Some distribution disagreements

Posted Apr 13, 2006 21:42 UTC (Thu) by pjones (subscriber, #31722) [Link]

Well, yes and no.

I don't really think it's fair to say the community didn't discuss the change. When it comes down to it, this is a technical change in a package, albiet a very important and visible package.

In general, in Fedora we leave decisions about individual packages up to the maintainer of those packages, and those of packages required by them for their funcionality. In this case, the package is anaconda, and there's actually a fairly strong community of users, both Fedora/RHEL and other distros, using it and contributing. This change has been discussed plenty of times in *that* community, and it's near universally agreed that it's the right thing to do.

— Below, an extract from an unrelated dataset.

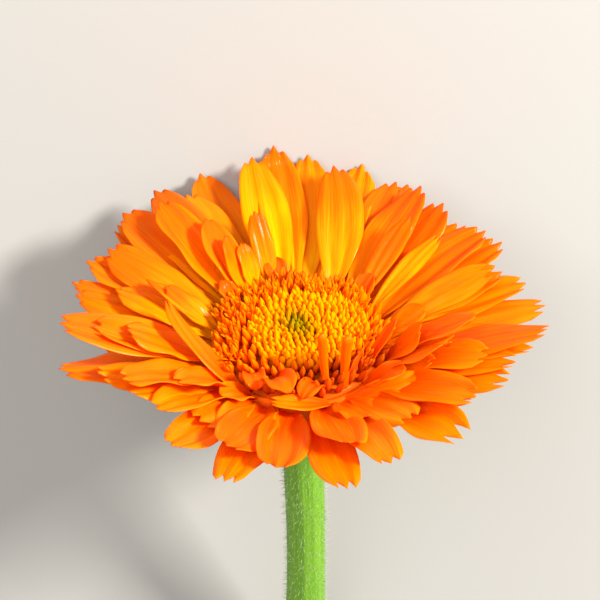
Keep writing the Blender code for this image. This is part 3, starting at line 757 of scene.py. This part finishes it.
def floret_finish(name, root, tip, green=None):
    """A floret's waxy skin, from its root colour to its tip colour, with painted shade where its
    shaded number is high.
    """
    inputs = {"Specular IOR Level": 0.22, "Specular Tint": FLORET_GLINT}
    made, tree, shader = new_material(name, 0.4, inputs)
    colour = blended(remap(attribute(tree, "along"), 0.1, 0.85), root, tip)
    colour = blended(attribute(tree, "tone") * 0.3, colour, root)
    # Painted shade, by each floret's shaded number
    colour = blended(attribute(tree, "shaded"), colour, PAINTED_SHADE_TINT)
    if green:
        colour = blended(attribute(tree, "green"), colour, green)
    fed(shader, {"Base Color": colour})
    bumped(shader, solid_grain(tree, 4000.0, 2.0), 0.03 * MM)
    see_through(shader, colour, 0.25, {})
    return made


def green_finish(name, light, dark, ribs, pith=0.0):
    """A green skin with darker and lighter streaks along it, and fine pale specks. The pith is how
    pale it is where it was cut."""
    made, tree, shader = new_material(name, 0.5, {"Specular IOR Level": 0.25})
    along = attribute(tree, "along")
    place = xyz(tree, attribute(tree, "around"), along)
    streaks = grain(tree, place, (ribs, ribs / 14, 1.0), 3.0)
    specks = solid_grain(tree, 2600.0, 1.0)
    colour = blended(remap(streaks, 0.3, 0.7), dark, light)
    colour = blended(remap(specks, 0.62, 0.75, 0.0, 0.35), colour, SPECK_TINT)
    colour = blended(remap(along, 0.0, 0.006, pith, 0.0), colour, PITH_TINT)
    fed(shader, {"Base Color": colour})
    bumped(shader, streaks + specks * 0.4, 0.08 * MM)
    return made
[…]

There was community involvement; fedora-devel-list wasn't where it all took place.

Asside from that, "community" does not mean "democracy". It's nice when we can get concencus from everybody that every change is good, but for any Open Source software to work, somebody has the power and responsibility of making decisions, even unpopular ones, and somebody else, who might not like the change, doesn't hold enough sway to rule against it.

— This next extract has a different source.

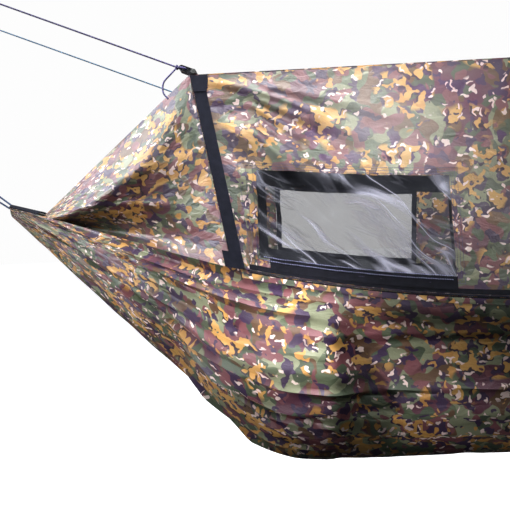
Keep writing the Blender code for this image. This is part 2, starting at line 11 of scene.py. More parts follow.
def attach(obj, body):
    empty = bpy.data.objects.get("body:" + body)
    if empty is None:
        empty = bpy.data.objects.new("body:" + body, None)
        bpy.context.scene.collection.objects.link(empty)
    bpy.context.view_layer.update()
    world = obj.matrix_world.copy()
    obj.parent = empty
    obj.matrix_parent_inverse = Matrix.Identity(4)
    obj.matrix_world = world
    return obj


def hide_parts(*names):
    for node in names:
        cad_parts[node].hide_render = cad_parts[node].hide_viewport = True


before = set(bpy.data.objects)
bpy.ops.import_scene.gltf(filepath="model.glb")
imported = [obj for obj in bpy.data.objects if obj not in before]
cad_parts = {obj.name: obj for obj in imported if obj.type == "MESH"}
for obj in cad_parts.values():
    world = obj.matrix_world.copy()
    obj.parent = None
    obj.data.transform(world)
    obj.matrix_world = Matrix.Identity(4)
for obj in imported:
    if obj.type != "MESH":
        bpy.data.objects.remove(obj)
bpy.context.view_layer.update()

# The part's own sizes, in metres. Shares run from 0 at the roof to 1 at the rim.
EYE_X, TIP_X, TIP_HALF_WIDTH, TIP_Z = 1.52, 1.42, 0.014, -0.072
RIM_LOW_Z, RIM_RADIUS, RIM_HALF_WIDTH, RIM_STRAIGHT_X = -0.340, 3.40, 0.26, 0.82
CLOTH, SEAM_GAP, GAP = 0.002, 0.0005, 0.0003
FLOOR_Z, FLOOR_END_X, FLOOR_TURN, FLOOR_SAG = -0.710, 0.715, 0.022, 0.024
FLOOR_SQUARENESS, TIP_SQUARENESS, BELLY = 8.0, 2.1, 0.018
ROOF_Z, ROOF_HALF_LENGTH, ROOF_HALF_WIDTH, ROOF_SAG = 0.204, 0.888, 0.200, 0.012
FOOT_X, RIDGE_END_X, RIDGE_END_HALF_WIDTH, RIDGE_END_Z = 0.807, 1.315, 0.036, -0.099
END_TUCK, END_INSET, END_GAP = 0.020, 0.050, 0.0020
WALL_FOLD, WALL_FOLDS, WALL_DRAW, WALL_PLAIN_X = 0.011, 2.2, 0.009, 0.745
WALL_HEIGHT = ROOF_Z - RIM_LOW_Z
WINDOW_TOP, WINDOW_BOTTOM, FILM_DEPTH = 0.49, 0.93, 0.0004
WINDOWS = {
    -1: {"left": -0.745, "right": -0.305, "top": 0.041, "bottom": 0.028, "start": 0.020, "end": 0.006},
    1: {"left": -0.700, "right": -0.270, "top": 0.020, "bottom": 0.016, "start": 0.016, "end": 0.016},
}
ZIP_END_X, CHAIN_HALF_WIDTH, CHAIN, TAPE_WIDTH, TAPE = 0.768, 0.0025, 0.0024, 0.012, 0.0012
WEBBING_WIDTH, WEBBING = 0.030, 0.0016
STRAP_ROOM = WEBBING_WIDTH + 0.002
TAB_RISE, TAB_DROP, TAB_OUT, TAB_IN = 0.035, 0.003, 0.016, 0.018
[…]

If people want to the power to make or stop changes like this one, they need to become involved in more ways than simply posting about their dismay to the list. Some people have, and some people haven't. As far as I know, all of the people who are actively involved with anaconda development, especially with regards to package selection, support the removal of the "everything" option.

Sorry for the rant.

Kubuntu does appear second class

Posted Apr 18, 2006 10:10 UTC (Tue) by alspnost (guest, #2763) [Link]

Regarding the Kubuntu issue, I have to say that my impression from *using* it is that it's second class. I've been playing with the latest Dapper flights, and Ubuntu with Gnome 2.14 has become a really solid and highly polished distribution. Kubuntu, on the other hand, is buggy and flakey. I'm a regular KDE user, and generally prefer it. But my distinct impression is that the KDE packages in Kubuntu aren't getting enough attention, and are thus far buggier than the Gnome packages.